======== Exercise inputs ========

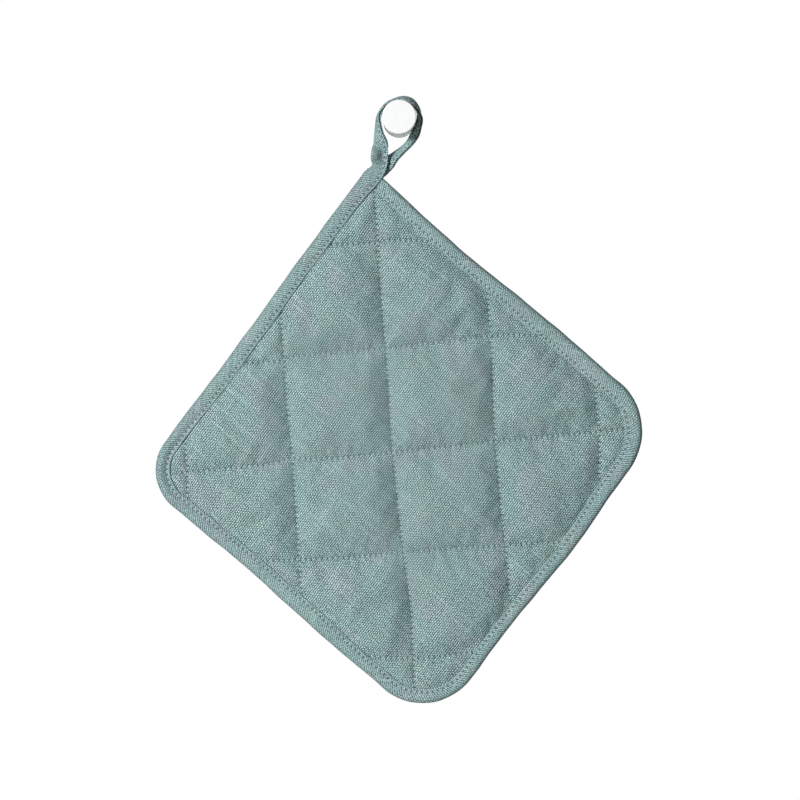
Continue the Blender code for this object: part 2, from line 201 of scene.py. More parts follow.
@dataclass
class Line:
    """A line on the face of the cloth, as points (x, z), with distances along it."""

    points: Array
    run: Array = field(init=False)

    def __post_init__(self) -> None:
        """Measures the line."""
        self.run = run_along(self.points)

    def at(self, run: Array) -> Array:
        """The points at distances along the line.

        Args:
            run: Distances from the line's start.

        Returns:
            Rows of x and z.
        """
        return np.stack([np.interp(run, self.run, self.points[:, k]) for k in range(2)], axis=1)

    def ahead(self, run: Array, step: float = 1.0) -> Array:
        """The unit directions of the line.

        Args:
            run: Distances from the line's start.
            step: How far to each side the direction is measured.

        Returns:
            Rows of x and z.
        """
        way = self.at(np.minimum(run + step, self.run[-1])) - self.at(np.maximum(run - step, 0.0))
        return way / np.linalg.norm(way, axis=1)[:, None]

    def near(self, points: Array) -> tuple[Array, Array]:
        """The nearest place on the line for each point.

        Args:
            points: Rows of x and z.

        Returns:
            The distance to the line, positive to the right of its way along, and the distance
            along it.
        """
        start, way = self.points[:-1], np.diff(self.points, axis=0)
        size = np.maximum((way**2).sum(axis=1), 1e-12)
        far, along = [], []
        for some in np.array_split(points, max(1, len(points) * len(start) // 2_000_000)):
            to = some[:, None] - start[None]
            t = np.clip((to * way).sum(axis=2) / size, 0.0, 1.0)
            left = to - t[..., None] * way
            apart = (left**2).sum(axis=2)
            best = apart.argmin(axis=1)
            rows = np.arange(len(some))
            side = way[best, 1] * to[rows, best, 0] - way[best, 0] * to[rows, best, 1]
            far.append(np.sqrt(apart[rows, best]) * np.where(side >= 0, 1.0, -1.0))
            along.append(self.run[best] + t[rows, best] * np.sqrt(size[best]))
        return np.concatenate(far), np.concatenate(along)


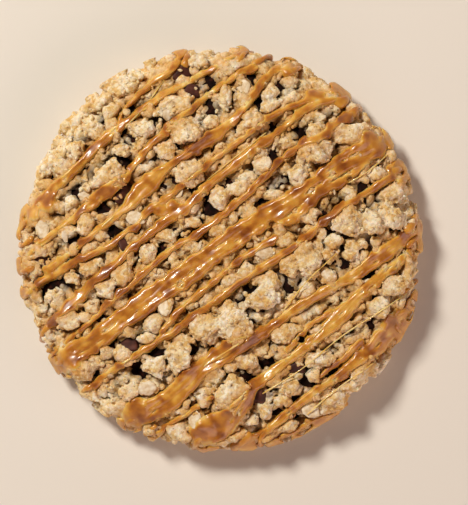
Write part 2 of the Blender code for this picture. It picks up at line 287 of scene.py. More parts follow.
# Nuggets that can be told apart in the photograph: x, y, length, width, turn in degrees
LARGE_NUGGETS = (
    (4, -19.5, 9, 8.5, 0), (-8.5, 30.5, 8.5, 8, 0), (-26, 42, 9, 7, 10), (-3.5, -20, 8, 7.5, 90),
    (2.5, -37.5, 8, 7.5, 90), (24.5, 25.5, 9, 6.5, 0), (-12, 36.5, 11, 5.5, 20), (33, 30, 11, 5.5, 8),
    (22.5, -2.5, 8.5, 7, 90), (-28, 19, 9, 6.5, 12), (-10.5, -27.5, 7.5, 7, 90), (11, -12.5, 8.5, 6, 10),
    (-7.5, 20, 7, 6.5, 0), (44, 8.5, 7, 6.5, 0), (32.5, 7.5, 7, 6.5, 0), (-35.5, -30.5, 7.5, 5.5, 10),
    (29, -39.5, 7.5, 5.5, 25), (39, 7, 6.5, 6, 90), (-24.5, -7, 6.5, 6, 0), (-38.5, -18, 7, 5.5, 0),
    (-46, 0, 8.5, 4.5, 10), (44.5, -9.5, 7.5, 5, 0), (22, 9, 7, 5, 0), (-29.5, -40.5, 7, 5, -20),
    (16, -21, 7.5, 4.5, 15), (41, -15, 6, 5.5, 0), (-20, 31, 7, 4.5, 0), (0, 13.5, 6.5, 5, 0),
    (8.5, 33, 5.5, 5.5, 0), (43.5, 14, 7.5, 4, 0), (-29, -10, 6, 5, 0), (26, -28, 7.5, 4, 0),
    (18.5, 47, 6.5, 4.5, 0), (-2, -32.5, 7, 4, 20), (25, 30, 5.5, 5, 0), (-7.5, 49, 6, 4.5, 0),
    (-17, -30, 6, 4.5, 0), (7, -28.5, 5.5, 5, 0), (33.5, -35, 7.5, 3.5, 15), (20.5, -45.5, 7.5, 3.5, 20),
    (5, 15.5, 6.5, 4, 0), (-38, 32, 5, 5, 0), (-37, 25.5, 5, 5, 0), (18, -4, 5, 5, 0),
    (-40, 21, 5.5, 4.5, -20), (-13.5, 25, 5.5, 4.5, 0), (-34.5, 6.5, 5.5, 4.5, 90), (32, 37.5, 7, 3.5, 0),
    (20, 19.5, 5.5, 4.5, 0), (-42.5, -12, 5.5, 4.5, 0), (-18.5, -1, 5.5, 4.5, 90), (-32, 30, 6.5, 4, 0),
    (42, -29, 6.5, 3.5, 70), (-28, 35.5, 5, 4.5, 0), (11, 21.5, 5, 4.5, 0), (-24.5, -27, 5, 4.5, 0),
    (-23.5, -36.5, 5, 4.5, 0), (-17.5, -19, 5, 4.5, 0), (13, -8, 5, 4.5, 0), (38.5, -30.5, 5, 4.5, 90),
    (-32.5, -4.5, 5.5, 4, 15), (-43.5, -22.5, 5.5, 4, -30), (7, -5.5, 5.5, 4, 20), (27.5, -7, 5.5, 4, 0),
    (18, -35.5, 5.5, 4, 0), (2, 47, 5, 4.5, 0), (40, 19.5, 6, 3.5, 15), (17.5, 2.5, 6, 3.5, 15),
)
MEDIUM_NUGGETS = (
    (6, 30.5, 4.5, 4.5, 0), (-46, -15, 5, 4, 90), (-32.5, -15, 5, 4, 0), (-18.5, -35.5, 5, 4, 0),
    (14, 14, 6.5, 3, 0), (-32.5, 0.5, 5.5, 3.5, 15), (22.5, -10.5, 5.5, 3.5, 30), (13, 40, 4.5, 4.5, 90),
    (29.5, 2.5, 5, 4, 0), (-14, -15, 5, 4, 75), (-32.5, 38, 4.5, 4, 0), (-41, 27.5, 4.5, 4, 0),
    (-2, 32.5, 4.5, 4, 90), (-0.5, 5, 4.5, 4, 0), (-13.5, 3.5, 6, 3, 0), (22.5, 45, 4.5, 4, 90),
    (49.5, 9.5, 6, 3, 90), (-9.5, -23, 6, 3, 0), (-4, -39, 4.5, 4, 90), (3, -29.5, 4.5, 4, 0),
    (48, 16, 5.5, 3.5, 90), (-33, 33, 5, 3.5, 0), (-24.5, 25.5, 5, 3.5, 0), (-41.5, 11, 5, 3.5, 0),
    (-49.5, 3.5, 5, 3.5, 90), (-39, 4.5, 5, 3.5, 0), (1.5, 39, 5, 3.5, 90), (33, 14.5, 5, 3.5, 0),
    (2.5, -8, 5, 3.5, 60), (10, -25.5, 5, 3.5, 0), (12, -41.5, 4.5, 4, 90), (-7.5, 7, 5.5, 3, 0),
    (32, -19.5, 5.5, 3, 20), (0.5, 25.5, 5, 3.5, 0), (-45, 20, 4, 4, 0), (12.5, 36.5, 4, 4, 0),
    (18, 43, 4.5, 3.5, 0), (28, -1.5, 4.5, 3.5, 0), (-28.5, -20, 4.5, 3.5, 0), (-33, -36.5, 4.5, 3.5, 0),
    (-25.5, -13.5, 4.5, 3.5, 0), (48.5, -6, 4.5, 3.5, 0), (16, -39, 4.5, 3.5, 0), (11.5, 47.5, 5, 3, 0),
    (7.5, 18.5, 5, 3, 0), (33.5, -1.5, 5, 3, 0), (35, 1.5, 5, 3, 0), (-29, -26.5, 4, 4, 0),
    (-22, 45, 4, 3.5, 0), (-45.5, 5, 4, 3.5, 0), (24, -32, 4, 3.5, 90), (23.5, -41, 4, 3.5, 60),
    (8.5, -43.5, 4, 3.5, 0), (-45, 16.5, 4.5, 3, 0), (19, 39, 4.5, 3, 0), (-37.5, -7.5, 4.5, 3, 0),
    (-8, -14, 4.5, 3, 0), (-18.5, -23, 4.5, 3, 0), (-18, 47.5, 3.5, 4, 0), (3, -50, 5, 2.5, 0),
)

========

Please copy exactly the lines from the first line of the records above through the line containing "points: Rows of x and z.", including both, and nothing more.

Exercise response:
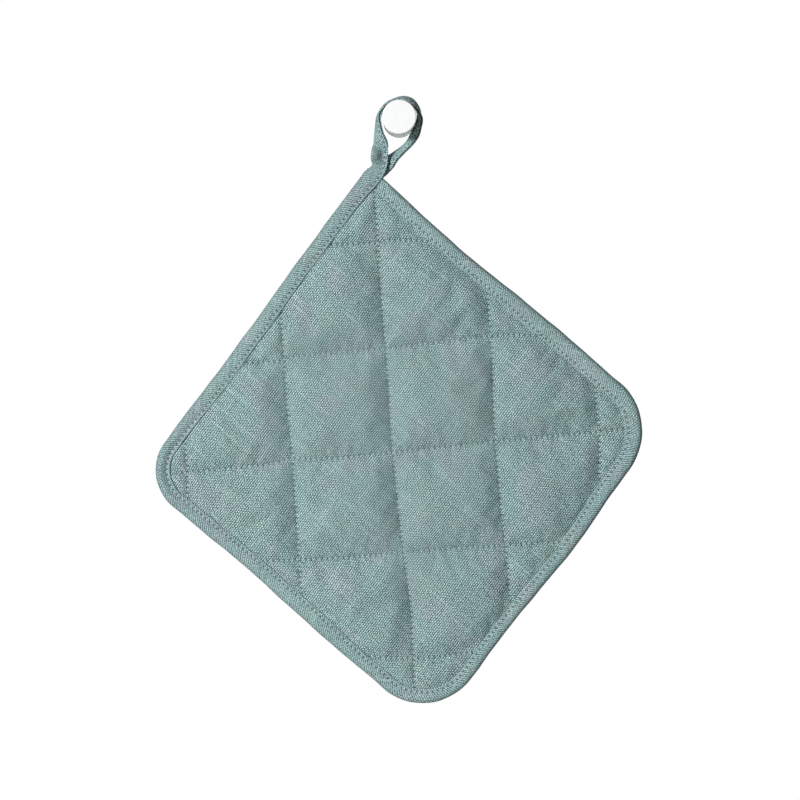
Continue the Blender code for this object: part 2, from line 201 of scene.py. More parts follow.
@dataclass
class Line:
    """A line on the face of the cloth, as points (x, z), with distances along it."""

    points: Array
    run: Array = field(init=False)

    def __post_init__(self) -> None:
        """Measures the line."""
        self.run = run_along(self.points)

    def at(self, run: Array) -> Array:
        """The points at distances along the line.

        Args:
            run: Distances from the line's start.

        Returns:
            Rows of x and z.
        """
        return np.stack([np.interp(run, self.run, self.points[:, k]) for k in range(2)], axis=1)

    def ahead(self, run: Array, step: float = 1.0) -> Array:
        """The unit directions of the line.

        Args:
            run: Distances from the line's start.
            step: How far to each side the direction is measured.

        Returns:
            Rows of x and z.
        """
        way = self.at(np.minimum(run + step, self.run[-1])) - self.at(np.maximum(run - step, 0.0))
        return way / np.linalg.norm(way, axis=1)[:, None]

    def near(self, points: Array) -> tuple[Array, Array]:
        """The nearest place on the line for each point.

        Args:
            points: Rows of x and z.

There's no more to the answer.